TASK DESCRIPTION:
Restate word for word the lines that begin the listing and end with the line holding "BACK, cut(free_shape(outer.cut(inner)), slot))".

** begin GIVEN MATERIAL **

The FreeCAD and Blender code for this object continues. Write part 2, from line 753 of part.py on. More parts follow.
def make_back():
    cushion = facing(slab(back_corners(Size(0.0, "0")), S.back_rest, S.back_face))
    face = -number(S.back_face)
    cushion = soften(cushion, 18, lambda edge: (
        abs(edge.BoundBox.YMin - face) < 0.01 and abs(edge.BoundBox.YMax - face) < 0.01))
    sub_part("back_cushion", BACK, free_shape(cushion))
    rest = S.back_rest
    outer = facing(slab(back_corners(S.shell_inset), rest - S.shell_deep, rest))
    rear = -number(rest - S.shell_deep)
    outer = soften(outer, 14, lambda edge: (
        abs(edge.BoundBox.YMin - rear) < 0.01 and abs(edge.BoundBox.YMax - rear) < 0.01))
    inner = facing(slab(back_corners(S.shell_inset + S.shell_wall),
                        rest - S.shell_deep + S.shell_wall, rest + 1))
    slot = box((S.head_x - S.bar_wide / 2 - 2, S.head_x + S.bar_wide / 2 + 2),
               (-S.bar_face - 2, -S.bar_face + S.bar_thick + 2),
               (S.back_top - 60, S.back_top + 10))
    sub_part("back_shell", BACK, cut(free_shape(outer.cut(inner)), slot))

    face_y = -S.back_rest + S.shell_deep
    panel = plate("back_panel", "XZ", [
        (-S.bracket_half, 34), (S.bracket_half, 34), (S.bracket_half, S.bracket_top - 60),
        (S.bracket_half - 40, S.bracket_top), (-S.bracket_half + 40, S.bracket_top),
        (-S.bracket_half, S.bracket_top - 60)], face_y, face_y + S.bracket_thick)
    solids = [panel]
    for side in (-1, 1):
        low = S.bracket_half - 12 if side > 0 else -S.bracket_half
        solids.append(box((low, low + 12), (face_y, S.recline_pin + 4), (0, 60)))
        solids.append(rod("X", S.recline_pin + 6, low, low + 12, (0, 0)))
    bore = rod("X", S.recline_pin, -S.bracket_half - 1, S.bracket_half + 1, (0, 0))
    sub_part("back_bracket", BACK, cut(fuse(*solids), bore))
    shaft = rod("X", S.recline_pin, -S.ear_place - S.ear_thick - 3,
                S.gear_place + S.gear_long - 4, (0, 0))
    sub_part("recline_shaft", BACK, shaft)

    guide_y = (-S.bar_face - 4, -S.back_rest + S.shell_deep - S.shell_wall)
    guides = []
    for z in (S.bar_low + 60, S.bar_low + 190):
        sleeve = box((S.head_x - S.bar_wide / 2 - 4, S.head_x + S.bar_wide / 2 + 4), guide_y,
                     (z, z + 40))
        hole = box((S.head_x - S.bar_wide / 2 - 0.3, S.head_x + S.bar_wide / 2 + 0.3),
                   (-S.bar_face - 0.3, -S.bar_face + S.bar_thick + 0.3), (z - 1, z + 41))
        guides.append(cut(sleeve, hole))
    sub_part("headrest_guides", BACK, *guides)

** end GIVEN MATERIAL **

RESULT:
The FreeCAD and Blender code for this object continues. Write part 2, from line 753 of part.py on. More parts follow.
def make_back():
    cushion = facing(slab(back_corners(Size(0.0, "0")), S.back_rest, S.back_face))
    face = -number(S.back_face)
    cushion = soften(cushion, 18, lambda edge: (
        abs(edge.BoundBox.YMin - face) < 0.01 and abs(edge.BoundBox.YMax - face) < 0.01))
    sub_part("back_cushion", BACK, free_shape(cushion))
    rest = S.back_rest
    outer = facing(slab(back_corners(S.shell_inset), rest - S.shell_deep, rest))
    rear = -number(rest - S.shell_deep)
    outer = soften(outer, 14, lambda edge: (
        abs(edge.BoundBox.YMin - rear) < 0.01 and abs(edge.BoundBox.YMax - rear) < 0.01))
    inner = facing(slab(back_corners(S.shell_inset + S.shell_wall),
                        rest - S.shell_deep + S.shell_wall, rest + 1))
    slot = box((S.head_x - S.bar_wide / 2 - 2, S.head_x + S.bar_wide / 2 + 2),
               (-S.bar_face - 2, -S.bar_face + S.bar_thick + 2),
               (S.back_top - 60, S.back_top + 10))
    sub_part("back_shell", BACK, cut(free_shape(outer.cut(inner)), slot))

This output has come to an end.